Inzwischen bewirtschaftet Christian Hermann rund fünf Hektar und gehört zu den Etablierten der Schweizer Weinszene. Er bleibt in seinem Denken und Handeln nie stehen. Dazu gehört, seine eigenen Weine zu hinterfragen. Lippenbekenntnisse sind nicht seine Sache, wie zum Beispiel nachhaltiges Arbeiten. Konsequent wie er ist, fördert er mit verschiedenen Massnahmen die Biodiversität in seinen Weinbergen. Etwa mit Einsaaten, die nützliche Insekten anlocken und seine Böden sprichwörtlich besser machen. Auch der Ausbau seiner Weine hat sich verändert. 30 Jahre zuvor konnte die Weinwelt nicht genug von neuen Barrique- und den Raum flutenden Röstaromen bekommen. Diese wurden von den Weintrinkerinnen und Weintrinkern geradezu verlangt, und welcher Winzer wollte nicht auch en vogue sein? «Heute setzen wir nicht weniger Neuholz ein, dafür aber nur mit einer leichten Toastung! Folglich wandert die Röstaromatik in den Hintergrund, dafür stehen Finessen, Struktur, Frucht und Säure in der ersten Reihe», erklärt Christian Hermann.

Den klassischen Burgundersorten gilt seine Passion. Pinot Gris und Müller-Thurgau mussten vor längerem schon weichen. Chardonnay, Riesling und Completer, die Bündner Rebsorte schlechthin, sind die neuen Protagonisten.

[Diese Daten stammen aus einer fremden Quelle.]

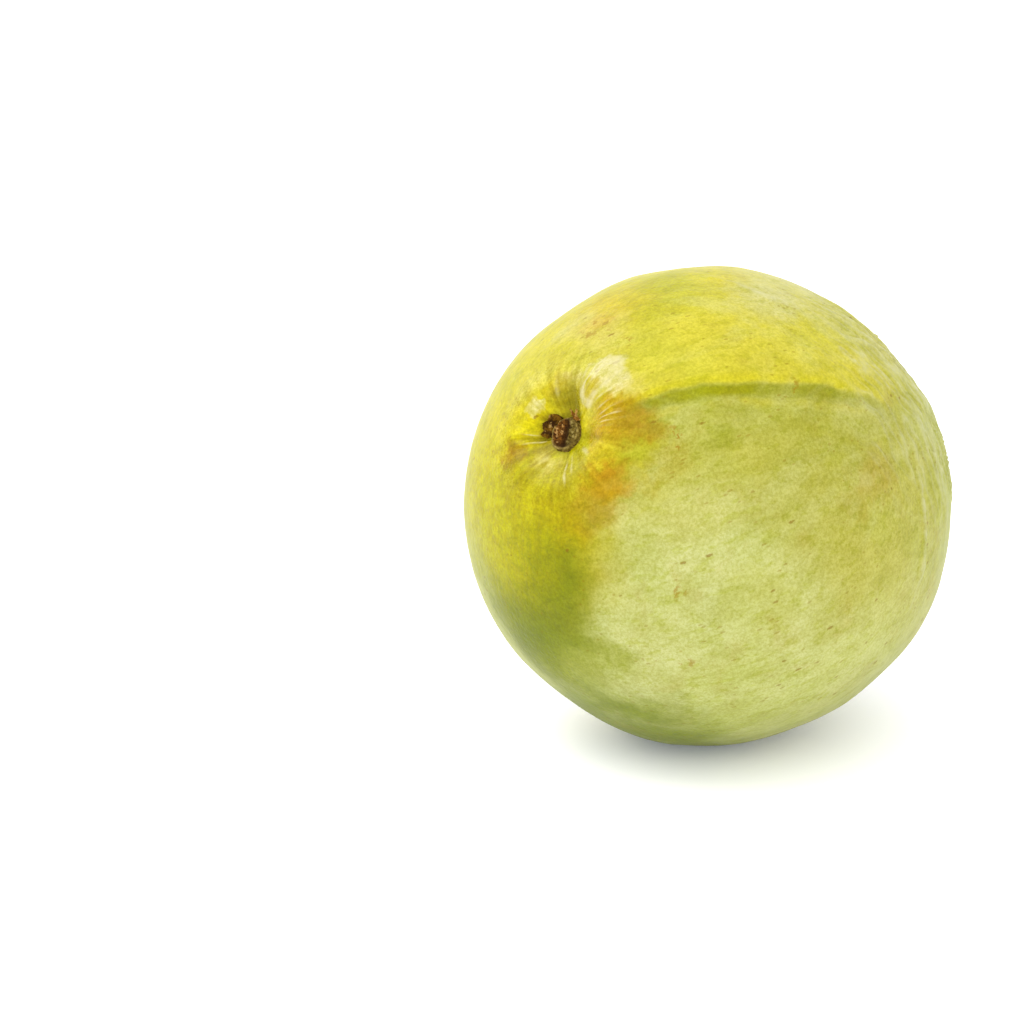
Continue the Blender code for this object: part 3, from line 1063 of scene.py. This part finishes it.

Sein Stil ist fraglos an das Burgund angelehnt. Christian Hermann produziert gleich drei davon. Aus der Lage Stritaberg stammt das Lesegut für den Topwein Pinot Noir «H». Die Parzelle Kunz liefert die Trauben für den Pinot Noir und den Pinot Noir Reserve. Wobei erst im Keller final über die Assem­blagen der drei entschieden wird. Da kann es sein, dass im Basis-Pinot-Noir ein Anteil Stritaberg mit dabei ist. Überhaupt hat Christian Hermann im Umgang mit der Barrique ein Händchen. Keine Holzklötze im Glas, vielmehr ist die feine Würze des Ausbaus schmeckbar, geschliffen und im Hinterzimmer. Zeit haben alle seine Weine, insbesondere der «H» darf gerne ein paar Jahre reifen. Christian Hermann produziert sie zum Geniessen und nicht fürs schnelle Konsumieren. Qualität halt.

Unsere Selektion

Graubünden AOC Fläscher Chardonnay 2022

Reife zitrische Früchte auch mit etwas Schalenabrieb, Gartenkräuter und zarte Eichenwürze, die sich mit der Zeit völlig einbinden werden. Zug und Kraft am Gaumen! Beides bringt er gekonnt auf den Boden, Säurefrische und Grip kommen dazu. Potenzial. In sich stimmig.

 

Graubünden AOC Fläscher Pinot Noir Reserve 2022

Dezente Röstaromen verwoben mit engmaschigen roten und schwarzen reifen Waldfrüchten. Auch Tabakiges zeigt sich mit Luft. Wieder sehr engmaschig, doch ist der Gaumen ausbalanciert. Mit feiner Struktur, durchgängiger saftiger Linie und einem langen, noch verhaltenen Abgang.

 

Graubünden AOC Fläscher Pinot Noir «H» 2021

Dunkle Frucht mit Schwarzkirsche, Süssholz, Kräutern und feinziselierter Würze. Saftiger, präziser Gaumen, dicht und kompakt, ja, doch unheimlich lebendig und vibrierend. Körniges Tannin, gute Säurefrische und erdig-mineralischer Touch. Der Sportler im Mass­anzug.